I futuri paralleli di Raggi e Zingaretti
Il 2019 ridisegnerà la sorte politica della sindaca alle prese con Ama e Atac e del presidente della Regione Lazio temporeggiatore
Roma. 2019, l’anno di “Blade Runner” e l’anno in cui si definirà il destino politico parallelo di Virginia Raggi, sindaco di Roma, e di Nicola Zingaretti, presidente della Regione Lazio e candidato alla segreteria del Pd. Né Raggi né Zingaretti, infatti, possono ignorare l’impatto di ogni loro atto locale sul quadro generale (con le elezioni Europee all’orizzonte, viste da un partito di governo sovranista, quello del sindaco, e da un partito d’opposizione non sovranista, quello del governatore). E nessuno dei due attori della realtà romana e laziale, per lo stesso motivo, può dormire sulla certezza che quello che accade nei Palazzi non condizionerà presto la loro sorte.
Intanto, Raggi, nel pieno della crisi Ama (spazzatura strabordante, cinghiali attorno ai cassonetti, ma anche un’indagine della Corte dei Conti per danno ambientale), si aggrappa alla certezza (fasulla) di aver risolto il problema Atac: “Atac rinasce”, ha detto mercoledì il sindaco, che già si era mostrata baldanzosa di fronte al fallimento del referendum sulla messa a gara del servizio di trasporto pubblico locale. “C’è stato il sì dei creditori al piano di Roma Capitale per il salvataggio della più grande azienda europea pubblica di trasporti. Atac resta dei cittadini. Salviamo 11 mila posti di lavoro”, ha scritto su Facebook Raggi, lodandosi: “Abbiamo trovato un’azienda falcidiata dai debiti, che altri prima di noi hanno contribuito a spolpare… abbiamo intrapreso l’unica via possibile per rimediare ad anni di mancati investimenti, danni sotto gli occhi di tutti, con una flotta di bus con un’età media di oltre 12 anni…”.
Le cose sono un po’ meno semplici, come tutti in Campidoglio sanno, ma forse l’importante è crederci, specie quando il M5s, partito del sindaco, si trova su molti altri piani a dover affrontare la realtà così a lungo nascosta sotto il fumo del blog di Beppe Grillo, prima, e del Blog delle Stelle (Tav, Tap e banche sono soltanto alcuni dei punti in elenco). Potrà Raggi, di fronte a una Roma che scoppia sotto il peso dei molti problemi irrisolti, contare come in passato sulla difesa corporativa di un movimento ora assalito dalla base?

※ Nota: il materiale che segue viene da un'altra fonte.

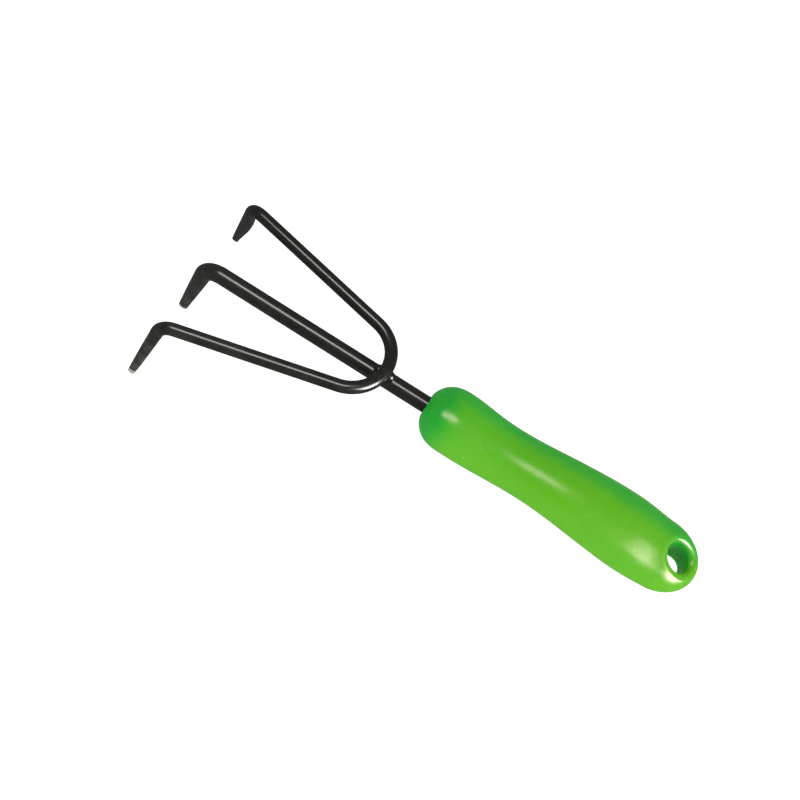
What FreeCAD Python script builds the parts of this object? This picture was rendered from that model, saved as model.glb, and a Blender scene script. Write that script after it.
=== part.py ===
"""Hand cultivator: a moulded handle on a steel shaft with three bent tines.

Frame: origin at the centre of the hang hole, on the shaft's centreline. +X runs along the
shaft towards the tines, +Y to the tool's left, +Z up, away from the tine points. Millimetres.
"""
import FreeCAD, Part
import math
import os

from FreeCAD import Vector

# Shaft with the centre tine: one 8 mm steel rod
SHAFT_DIAMETER = 8.0
CENTRE_BEND_X = 245.7          # where the shaft's and the tine's centrelines meet
CENTRE_BEND_RADIUS = 9.5
CENTRE_TIP_THICKNESS = 4.4

# Side tines: one 6 mm steel rod bent to a hoop that crosses over the shaft
HOOP_DIAMETER = 6.0
HOOP_CROSSING_X = 153.5        # the hoop's centreline over the shaft
HOOP_RADIUS = 19.0
HOOP_SLOPE = 2.8               # degrees, the arms run down towards the tines
ARM_ANGLE = 13.7               # degrees, each arm to the centre plane
ARM_REACH = 91.8               # crossing to the side bends, along the hoop's plane
SIDE_BEND_RADIUS = 7.5
SIDE_TIP_THICKNESS = 3.4
WELD_ROOT_GAP = 0.05           # between the two rods where they cross

# All tines
TINE_DROP = 42.5               # height from the bend's corner to the point
TINE_LEAN = 10.5               # degrees forwards
SIDE_TINE_SPLAY = 9.4          # degrees outwards
TIP_BEVEL = 0.6                # on the front and rear edges of the point

# Weld beads in the two corners between hoop and shaft
BEAD_RADIUS = 2.6
BEAD_OFFSET = 2.7              # from the crossing, along the shaft

# Handle
MOUTH_X = 130.3                # the front face, where the shaft goes in
NOSE_START_X = 115.8           # the front rounding starts here
NOSE_LENGTH = 15.1
NOSE_POWER = 2.3               # a little fuller than an ellipse
TAIL_START_X = 7.8             # the rear rounding starts here
TAIL_LENGTH = 20.2
TAIL_END_SIZE = 0.06           # the last section, as a share of the one at the rounding's start
# Sections between the roundings: place along X, half width, half height, height of the centre
SECTIONS = [
    (TAIL_START_X, 17.2, 12.1, -2.7),
    (20.0, 18.0, 13.3, -1.8),
    (34.0, 17.7, 13.5, -0.5),
    (50.0, 16.4, 13.0, 0.4),
    (66.0, 15.0, 12.1, 0.4),
    (81.0, 14.3, 11.8, -0.7),
    (98.0, 14.8, 12.6, -1.3),
    (NOSE_START_X, 15.7, 13.2, 0.0),
]
ROUNDING_STEPS = 7             # sections in each end rounding

# Hang hole through the handle's tail
HOLE_DIAMETER = 12.6
TOP_RIM_RADIUS = 2.8
BOTTOM_RIM_RADIUS = 1.2
RIM_TOLERANCE = 0.05           # how far a rim's points may lie from the hole's radius

# Tang: the end of the shaft inside the handle, with ears swaged from the rod to hold it
TANG_END_X = 55.0
EAR_X = 65.0
EAR_SIZE = (9.0, 11.0, 3.0)    # along X, Y and Z
EAR_CORNER_RADIUS = 1.0

BEYOND = 400.0                 # a length that clears the whole tool, for cutting shapes

X = Vector(1, 0, 0)
Y = Vector(0, 1, 0)
Z = Vector(0, 0, 1)


def unit(vector):
    return vector * (1.0 / vector.Length)


def disc(centre, normal, radius):
    return Part.Face(Part.Wire(Part.makeCircle(radius, centre, normal)))


def bent_rod(corners, bend_radii, diameter):
    """A round rod along straight runs, joined at the inner corners by tangent arcs."""
    radius = diameter / 2.0
    pieces = []
    start = corners[0]
    for index, bend_radius in enumerate(bend_radii, start=1):
        corner = corners[index]
        before = unit(corner - corners[index - 1])
        after = unit(corners[index + 1] - corner)
        turn = before.getAngle(after)
        tangent_length = bend_radius * math.tan(turn / 2.0)
        bend_start = corner - before * tangent_length
        axis = unit(before.cross(after))
        bend_centre = bend_start + axis.cross(before) * bend_radius
        pieces.append(disc(start, before, radius).extrude(bend_start - start))
        pieces.append(disc(bend_start, before, radius).revolve(bend_centre, axis, math.degrees(turn)))
        start = corner + after * tangent_length
    last_run = corners[-1] - start
    pieces.append(disc(start, unit(last_run), radius).extrude(last_run))
    return pieces[0].fuse(pieces[1:]).removeSplitter()


def flatten_tine(rod, corner, tip, diameter, bend_radius, tip_thickness):
    """Forge the tine into a wedge: flat in front and behind, thinnest at the bevelled point."""
    along = unit(tip - corner)
    across = unit(X - along * X.dot(along))
    sideways = along.cross(across)
    radius = diameter / 2.0
    start = corner + along * bend_radius
    taper = (radius - tip_thickness / 2.0) / (tip - start).Length
    bevel_start = tip - along * TIP_BEVEL
    bevel_thickness = tip_thickness / 2.0 + taper * TIP_BEVEL
    beyond = tip + along * radius
    for side in (1, -1):
        outline = [
            start + across * (side * radius),
            bevel_start + across * (side * bevel_thickness),
            tip + across * (side * (bevel_thickness - TIP_BEVEL)),
            beyond + across * (side * (bevel_thickness - TIP_BEVEL)),
            beyond + across * (side * diameter),
            start + across * (side * diameter),
        ]
        wire = Part.makePolygon([point - sideways * diameter for point in outline + outline[:1]])
        rod = rod.cut(Part.Face(wire).extrude(sideways * (2.0 * diameter)))
    return rod


def tine_tip(corner, splay):
    reach = TINE_DROP * math.tan(math.radians(TINE_LEAN))
    return corner + Vector(reach, TINE_DROP * math.tan(math.radians(splay)), -TINE_DROP)


def make_ears():
    length, width, height = EAR_SIZE
    ears = Part.makeBox(length, width, height, Vector(EAR_X, -width / 2.0, -height / 2.0))
    return ears.makeFillet(EAR_CORNER_RADIUS, [edge for edge in ears.Edges if edge.Length == height])


def make_centre_tine():
    corner = Vector(CENTRE_BEND_X, 0, 0)
    tip = tine_tip(corner, 0.0)
    rod = bent_rod([Vector(TANG_END_X, 0, 0), corner, tip], [CENTRE_BEND_RADIUS], SHAFT_DIAMETER)
    rod = flatten_tine(rod, corner, tip, SHAFT_DIAMETER, CENTRE_BEND_RADIUS, CENTRE_TIP_THICKNESS)
    return rod.fuse(make_ears()).removeSplitter()


def hoop_height():
    """Height of the hoop's centreline where it crosses the shaft."""
    return (SHAFT_DIAMETER + HOOP_DIAMETER) / 2.0 + WELD_ROOT_GAP


def hoop_point(reach, sideways):
    """A point of the hoop's sloping plane, reach being measured from the crossing."""
    slope = math.radians(HOOP_SLOPE)
    height = hoop_height() - reach * math.sin(slope)
    return Vector(HOOP_CROSSING_X + reach * math.cos(slope), sideways, height)


def make_side_tines():
    arm_angle = math.radians(ARM_ANGLE)
    arms_meet = HOOP_RADIUS - HOOP_RADIUS / math.sin(arm_angle)
    half_spread = (ARM_REACH - arms_meet) * math.tan(arm_angle)
    left_corner = hoop_point(ARM_REACH, half_spread)
    right_corner = hoop_point(ARM_REACH, -half_spread)
    left_tip = tine_tip(left_corner, SIDE_TINE_SPLAY)
    right_tip = tine_tip(right_corner, -SIDE_TINE_SPLAY)
    corners = [left_tip, left_corner, hoop_point(arms_meet, 0.0), right_corner, right_tip]
    rod = bent_rod(corners, [SIDE_BEND_RADIUS, HOOP_RADIUS, SIDE_BEND_RADIUS], HOOP_DIAMETER)
    rod = flatten_tine(rod, left_corner, left_tip, HOOP_DIAMETER, SIDE_BEND_RADIUS, SIDE_TIP_THICKNESS)
    left_side = Part.makeBox(BEYOND, BEYOND, BEYOND, Vector(0, 0, -BEYOND / 2.0))
    left_half = rod.common(left_side)
    return left_half.fuse(left_half.mirror(Vector(0, 0, 0), Y)).removeSplitter()


def make_weld_bead(side, rods):
    """The bead in one corner of the crossing: side is 1 towards the tines, -1 towards the handle."""
    centre = Vector(HOOP_CROSSING_X + side * BEAD_OFFSET, 0, SHAFT_DIAMETER / 2.0)
    bead = Part.makeSphere(BEAD_RADIUS, centre)
    for rod in rods:
        bead = bead.cut(rod)
    return max(bead.Solids, key=lambda solid: solid.Volume)


def rounding(share, power):
    """Size of a section, as a share of the full one, part of the way into an end rounding."""
    return (1.0 - share ** power) ** (1.0 / power)


def rounding_sections(start_section, length, power, end_size):
    """Sections of an end rounding, evenly spaced in angle, outwards from its first section."""
    x, half_width, half_height, height = start_section
    last_angle = math.acos(end_size)
    sections = []
    for step in range(1, ROUNDING_STEPS + 1):
        share = math.sin(last_angle * step / ROUNDING_STEPS)
        size = rounding(share, power)
        sections.append((x + length * share, half_width * size, half_height * size, height))
    return sections


def section_wire(section):
    x, half_width, half_height, height = section
    centre = Vector(x, 0, height)
    ellipse = Part.Ellipse(centre + Y * half_width, centre + Z * half_height, centre)
    return Part.Wire(ellipse.toShape())


def make_handle_body():
    mouth_share = (MOUTH_X - NOSE_START_X) / NOSE_LENGTH
    mouth_size = math.sqrt(1.0 - mouth_share ** 2)
    tail = rounding_sections(SECTIONS[0], -TAIL_LENGTH, 2.0, TAIL_END_SIZE)
    nose = rounding_sections(SECTIONS[-1], NOSE_LENGTH, NOSE_POWER, mouth_size)
    sections = tail[::-1] + SECTIONS + nose
    return Part.makeLoft([section_wire(section) for section in sections], True, False)


def is_hole_rim(edge, side):
    """Whether an edge runs all the way round the hang hole, on top (side 1) or below (side -1)."""
    reach = [math.hypot(vertex.x, vertex.y) for vertex in edge.discretize(9)]
    on_hole = max(abs(distance - HOLE_DIAMETER / 2.0) for distance in reach) < RIM_TOLERANCE
    box = edge.BoundBox
    return on_hole and box.XLength > HOLE_DIAMETER / 2.0 and side * box.Center.z > 0


def make_handle(centre_tine):
    hole = Part.makeCylinder(HOLE_DIAMETER / 2.0, BEYOND, Vector(0, 0, -BEYOND / 2.0), Z)
    body = make_handle_body().cut(hole)
    for side, radius in ((1, TOP_RIM_RADIUS), (-1, BOTTOM_RIM_RADIUS)):
        body = body.makeFillet(radius, [edge for edge in body.Edges if is_hole_rim(edge, side)])
    return body.cut(centre_tine)


def main():
    centre_tine = make_centre_tine()
    side_tines = make_side_tines()
    nodes = {
        "handle": make_handle(centre_tine),
        "centre_tine": centre_tine,
        "side_tines": side_tines,
        "front_weld_bead": make_weld_bead(1, [centre_tine, side_tines]),
        "rear_weld_bead": make_weld_bead(-1, [centre_tine, side_tines]),
    }
    os.makedirs("parts", exist_ok=True)
    for name, shape in nodes.items():
        if len(shape.Solids) != 1 or not shape.isValid():
            raise ValueError(name + " is not one valid solid")
        shape.Solids[0].exportStep("parts/" + name + ".step")
        box = shape.BoundBox
        print(name, round(shape.Volume), "mm3", [round(v, 1) for v in (
            box.XMin, box.XMax, box.YMin, box.YMax, box.ZMin, box.ZMax)])


main()
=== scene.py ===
"""Looks of the hand cultivator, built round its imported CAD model. Metres, in the CAD frame:
origin at the hang hole, +X along the shaft to the tines, +Y to the tool's left, +Z up."""

import math

import bmesh
import bpy
from mathutils import Matrix, Vector


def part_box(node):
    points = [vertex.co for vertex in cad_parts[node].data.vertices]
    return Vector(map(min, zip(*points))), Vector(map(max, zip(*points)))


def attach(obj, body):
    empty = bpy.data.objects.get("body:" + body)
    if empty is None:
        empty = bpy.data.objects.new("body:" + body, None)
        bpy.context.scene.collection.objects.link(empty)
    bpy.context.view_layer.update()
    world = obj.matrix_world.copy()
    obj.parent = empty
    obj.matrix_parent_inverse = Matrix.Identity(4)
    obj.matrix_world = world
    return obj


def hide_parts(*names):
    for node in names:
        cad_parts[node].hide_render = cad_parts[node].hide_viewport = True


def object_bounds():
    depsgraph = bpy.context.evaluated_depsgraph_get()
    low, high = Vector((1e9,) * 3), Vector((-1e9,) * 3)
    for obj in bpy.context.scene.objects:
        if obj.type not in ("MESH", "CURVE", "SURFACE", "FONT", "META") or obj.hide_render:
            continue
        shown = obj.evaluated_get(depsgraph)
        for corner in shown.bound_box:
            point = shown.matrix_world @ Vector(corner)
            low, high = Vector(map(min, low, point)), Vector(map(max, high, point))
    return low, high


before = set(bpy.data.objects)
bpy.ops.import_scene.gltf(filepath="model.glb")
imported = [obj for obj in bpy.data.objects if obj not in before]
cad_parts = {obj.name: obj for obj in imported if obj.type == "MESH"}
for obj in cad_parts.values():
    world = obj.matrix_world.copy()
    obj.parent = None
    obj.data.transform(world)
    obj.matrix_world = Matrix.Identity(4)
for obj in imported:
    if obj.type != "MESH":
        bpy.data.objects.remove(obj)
CAD_LOW, CAD_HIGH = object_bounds()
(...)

E potrà, dall’altro lato, il governatore Zingaretti, evitare che la pressione pre-congresso cambi in modo percepibile il suo tradizionale profilo di “riserva della Repubblica” del Partito democratico, imprendibile e sempre un po’ fuori dalla mischia? Intanto, Zingaretti non è stato tra i primi governatori ad agire contro il Decreto sicurezza, a differenza, per esempio, del governatore della Toscana (ed esule pd) Enrico Rossi. “Stiamo valutando il ricorso alla Consulta – che deve però essere solido e motivato”, ha detto Zingaretti. E nel lessico temporeggiatore sta anche la sostanza.